Data segment
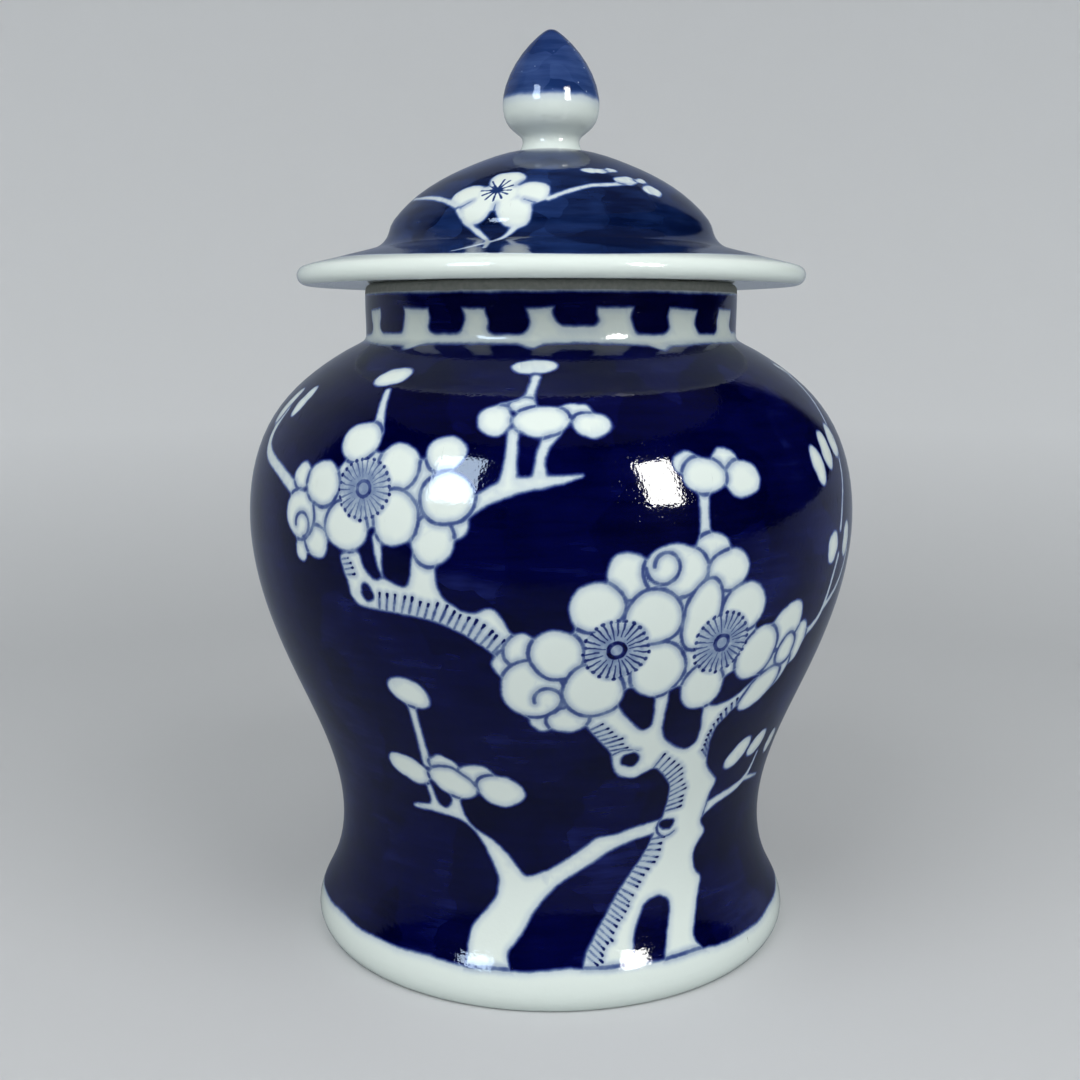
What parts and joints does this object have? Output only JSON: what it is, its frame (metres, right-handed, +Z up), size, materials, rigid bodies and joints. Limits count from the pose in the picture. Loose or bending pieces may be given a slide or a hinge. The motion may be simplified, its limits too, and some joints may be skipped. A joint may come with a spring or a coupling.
{
  "type": "lidded ginger jar",
  "caption": "Lidded baluster jar in blue and white porcelain, with a domed lid that lifts off, a bud knob and a spreading foot.",
  "frame": {"origin": "centre of the foot ring, on the plane it rests on", "axes": "+Z up the turning axis through the knob; the painted front faces -Y"},
  "size_m": [0.1756, 0.1756, 0.26],
  "materials": {
    "painted_porcelain": "cobalt painting with reserved white branches under a clear gloss glaze; white band at the foot and neck",
    "painted_porcelain_lid": "cobalt wash under a clear gloss glaze, with a white rolled edge",
    "white_porcelain": "clear gloss glaze over white porcelain, bare at the lower edge"
  },
  "bodies": {
    "jar": {"jar_body": "painted_porcelain"},
    "lid_assembly": {"lid": "painted_porcelain_lid", "lid_locating_ring": "white_porcelain", "lid_knob": "painted_porcelain_lid"}
  },
  "joints": [
    {"name": "lid_lift", "type": "slide", "parent": "jar", "child": "lid_assembly", "axis": [0, 0, 1], "range_m": [0, 0.08]}
  ]
}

What is being asked
Extract the full listing and reproduce each line exactly.

Worked solution
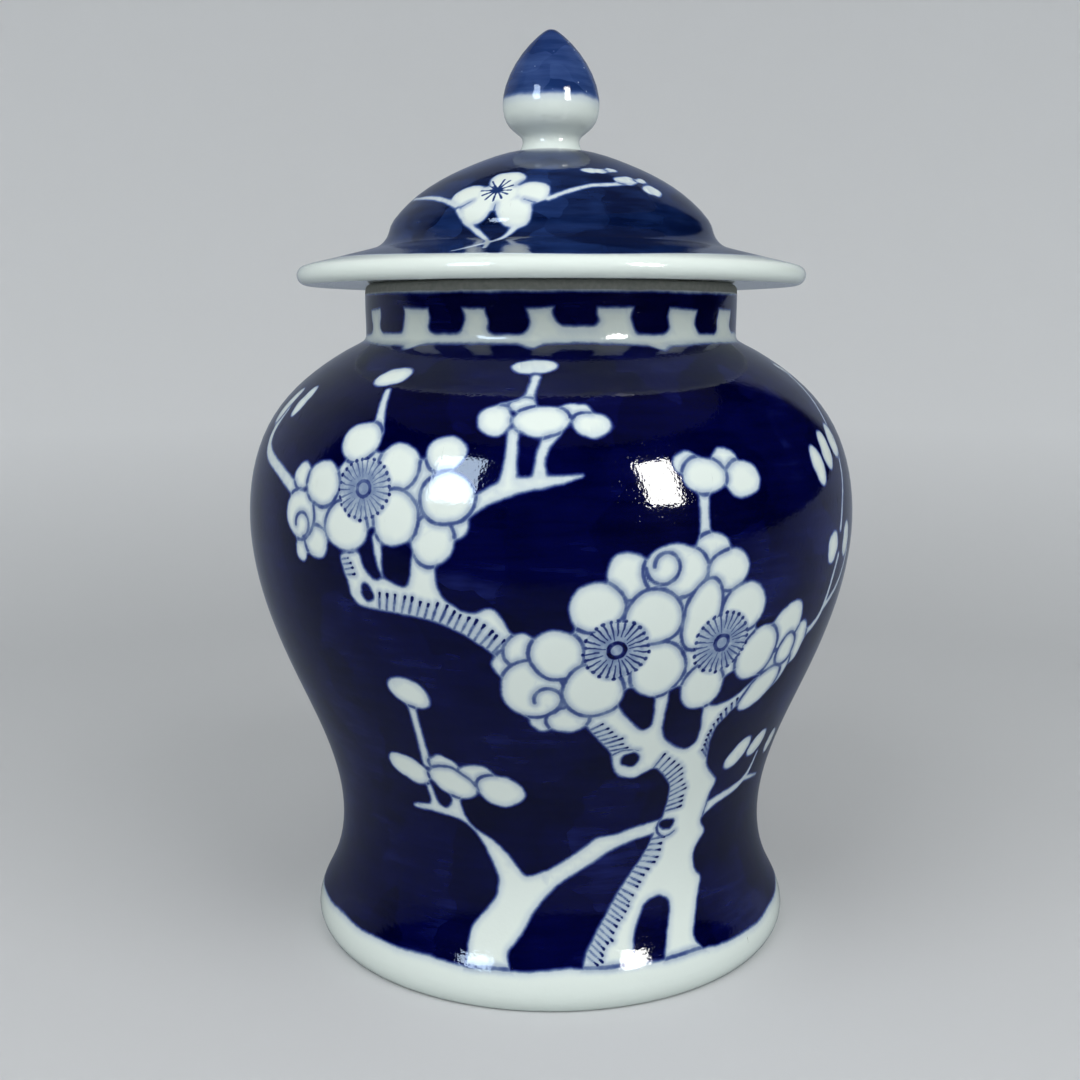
What parts and joints does this object have? Output only JSON: what it is, its frame (metres, right-handed, +Z up), size, materials, rigid bodies and joints. Limits count from the pose in the picture. Loose or bending pieces may be given a slide or a hinge. The motion may be simplified, its limits too, and some joints may be skipped. A joint may come with a spring or a coupling.
{
  "type": "lidded ginger jar",
  "caption": "Lidded baluster jar in blue and white porcelain, with a domed lid that lifts off, a bud knob and a spreading foot.",
  "frame": {"origin": "centre of the foot ring, on the plane it rests on", "axes": "+Z up the turning axis through the knob; the painted front faces -Y"},
  "size_m": [0.1756, 0.1756, 0.26],
  "materials": {
    "painted_porcelain": "cobalt painting with reserved white branches under a clear gloss glaze; white band at the foot and neck",
    "painted_porcelain_lid": "cobalt wash under a clear gloss glaze, with a white rolled edge",
    "white_porcelain": "clear gloss glaze over white porcelain, bare at the lower edge"
  },
  "bodies": {
    "jar": {"jar_body": "painted_porcelain"},
    "lid_assembly": {"lid": "painted_porcelain_lid", "lid_locating_ring": "white_porcelain", "lid_knob": "painted_porcelain_lid"}
  },
  "joints": [
    {"name": "lid_lift", "type": "slide", "parent": "jar", "child": "lid_assembly", "axis": [0, 0, 1], "range_m": [0, 0.08]}
  ]
}